Cross-Domain Recommendations. Even though, standard collaborative filtering algorithms sometimes generate recommendations that are from a different domain than the items in a user profile, marketers cannot directly control the outputs. In contrast to that, the SKOSRec language enables explicit cross-domain querying. The following example shows that suggestions for novels (e. g. Beat novels) can be obtained by examining the user preference for a music group (e. g. The Beatles).

figure e

6 Conclusion

This paper demonstrated how Linked Open Data technologies can be utilized for highly flexible on-the-fly recommendations in e-commerce applications. Former LDRS calculated user preference predictions offline and thus prevented customizations and frequent updates of data sources as well as recommendation models. Although there have been efforts to enable user restrictions at runtime in query-based recommender systems, most of them either do not scale to large item spaces or do not handle data sparsity issues that arise when restricting the set of potential products to certain criteria. Above that, existing query-based LDRS do not yet take full advantage of the expressiveness that RDF and SPARQL graph patterns offer.
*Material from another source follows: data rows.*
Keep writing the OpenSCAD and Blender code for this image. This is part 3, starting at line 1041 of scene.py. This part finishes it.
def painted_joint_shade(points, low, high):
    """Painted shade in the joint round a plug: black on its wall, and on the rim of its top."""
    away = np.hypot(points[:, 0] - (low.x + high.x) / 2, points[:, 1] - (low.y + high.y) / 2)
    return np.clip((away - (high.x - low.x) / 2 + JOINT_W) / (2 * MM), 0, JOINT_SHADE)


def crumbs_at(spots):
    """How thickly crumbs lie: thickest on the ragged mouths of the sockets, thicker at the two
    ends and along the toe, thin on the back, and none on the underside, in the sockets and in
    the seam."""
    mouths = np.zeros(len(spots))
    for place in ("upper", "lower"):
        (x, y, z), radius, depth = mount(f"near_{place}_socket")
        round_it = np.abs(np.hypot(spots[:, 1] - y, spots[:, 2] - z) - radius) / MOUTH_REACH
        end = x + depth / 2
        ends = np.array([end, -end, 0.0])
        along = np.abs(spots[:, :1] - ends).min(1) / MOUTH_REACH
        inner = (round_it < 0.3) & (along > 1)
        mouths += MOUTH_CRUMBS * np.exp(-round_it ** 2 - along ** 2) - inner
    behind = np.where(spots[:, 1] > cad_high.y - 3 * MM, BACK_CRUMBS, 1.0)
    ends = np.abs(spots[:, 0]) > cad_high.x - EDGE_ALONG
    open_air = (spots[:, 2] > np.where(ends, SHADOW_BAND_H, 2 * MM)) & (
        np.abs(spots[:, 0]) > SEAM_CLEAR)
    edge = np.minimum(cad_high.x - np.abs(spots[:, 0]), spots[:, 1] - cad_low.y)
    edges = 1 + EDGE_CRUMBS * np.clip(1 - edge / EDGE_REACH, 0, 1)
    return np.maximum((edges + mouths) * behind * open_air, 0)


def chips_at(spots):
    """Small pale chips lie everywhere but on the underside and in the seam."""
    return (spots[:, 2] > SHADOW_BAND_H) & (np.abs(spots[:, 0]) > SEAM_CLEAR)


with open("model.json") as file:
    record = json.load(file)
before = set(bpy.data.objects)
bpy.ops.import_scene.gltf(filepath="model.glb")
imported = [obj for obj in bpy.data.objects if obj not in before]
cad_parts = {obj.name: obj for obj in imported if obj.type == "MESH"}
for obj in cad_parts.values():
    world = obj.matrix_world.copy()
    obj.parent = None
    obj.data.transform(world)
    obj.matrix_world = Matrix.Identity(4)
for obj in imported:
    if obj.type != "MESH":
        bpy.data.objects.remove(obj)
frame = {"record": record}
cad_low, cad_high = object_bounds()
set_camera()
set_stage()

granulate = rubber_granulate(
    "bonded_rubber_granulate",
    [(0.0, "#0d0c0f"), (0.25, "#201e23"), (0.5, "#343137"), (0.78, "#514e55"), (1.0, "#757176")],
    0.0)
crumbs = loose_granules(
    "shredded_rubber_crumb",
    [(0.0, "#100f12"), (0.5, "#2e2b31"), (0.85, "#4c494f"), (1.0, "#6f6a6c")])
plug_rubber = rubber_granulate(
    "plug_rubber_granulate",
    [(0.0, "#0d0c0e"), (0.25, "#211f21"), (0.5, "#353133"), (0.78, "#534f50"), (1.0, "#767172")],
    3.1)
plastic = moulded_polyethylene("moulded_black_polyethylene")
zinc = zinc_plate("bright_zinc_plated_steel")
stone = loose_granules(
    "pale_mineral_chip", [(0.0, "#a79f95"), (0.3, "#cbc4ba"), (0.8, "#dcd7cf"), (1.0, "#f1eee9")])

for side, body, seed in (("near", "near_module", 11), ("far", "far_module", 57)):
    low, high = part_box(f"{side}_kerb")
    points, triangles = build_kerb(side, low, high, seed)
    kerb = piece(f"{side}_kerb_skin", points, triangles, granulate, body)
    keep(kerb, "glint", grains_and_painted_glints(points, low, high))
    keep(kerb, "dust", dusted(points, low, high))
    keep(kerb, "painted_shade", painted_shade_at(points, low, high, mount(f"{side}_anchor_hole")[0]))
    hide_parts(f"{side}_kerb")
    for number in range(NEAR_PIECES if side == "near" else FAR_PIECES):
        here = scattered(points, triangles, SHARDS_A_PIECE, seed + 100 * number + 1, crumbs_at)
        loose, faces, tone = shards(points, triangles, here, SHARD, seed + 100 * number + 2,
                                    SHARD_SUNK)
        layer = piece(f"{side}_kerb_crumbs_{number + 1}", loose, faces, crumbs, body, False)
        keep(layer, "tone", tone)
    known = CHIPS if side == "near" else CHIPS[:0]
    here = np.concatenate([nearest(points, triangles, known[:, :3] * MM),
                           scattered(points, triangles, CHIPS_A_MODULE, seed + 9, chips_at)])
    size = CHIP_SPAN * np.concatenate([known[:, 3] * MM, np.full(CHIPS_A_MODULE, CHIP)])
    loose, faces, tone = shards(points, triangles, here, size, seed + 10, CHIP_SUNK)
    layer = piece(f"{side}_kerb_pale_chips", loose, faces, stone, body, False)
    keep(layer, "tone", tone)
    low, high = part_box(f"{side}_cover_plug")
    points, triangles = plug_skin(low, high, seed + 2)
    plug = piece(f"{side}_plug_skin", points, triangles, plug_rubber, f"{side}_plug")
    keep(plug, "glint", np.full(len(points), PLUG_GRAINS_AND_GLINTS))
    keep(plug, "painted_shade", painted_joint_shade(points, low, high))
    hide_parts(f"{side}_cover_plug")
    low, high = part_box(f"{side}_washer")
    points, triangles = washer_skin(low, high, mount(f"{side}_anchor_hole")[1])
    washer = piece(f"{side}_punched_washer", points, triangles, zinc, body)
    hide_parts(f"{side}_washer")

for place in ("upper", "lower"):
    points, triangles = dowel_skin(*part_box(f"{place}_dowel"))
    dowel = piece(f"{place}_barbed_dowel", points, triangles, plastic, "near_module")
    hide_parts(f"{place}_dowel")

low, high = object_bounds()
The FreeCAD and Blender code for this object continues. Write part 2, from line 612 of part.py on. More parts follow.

The SKOSRec prototype addresses this research gap by offering a powerful combination of similar resource retrieval and SPARQL graph pattern matchings from Linked Open Data repositories. Thus, individual and/or business preferences can be flexibly integrated. With the SKOSRec query language at hand, e-commerce retailers could define various recommendation workflows that can be adapted to specific usage contexts. For instance, the marketing department could use campaign templates and end users could enter their preferences through a user interface.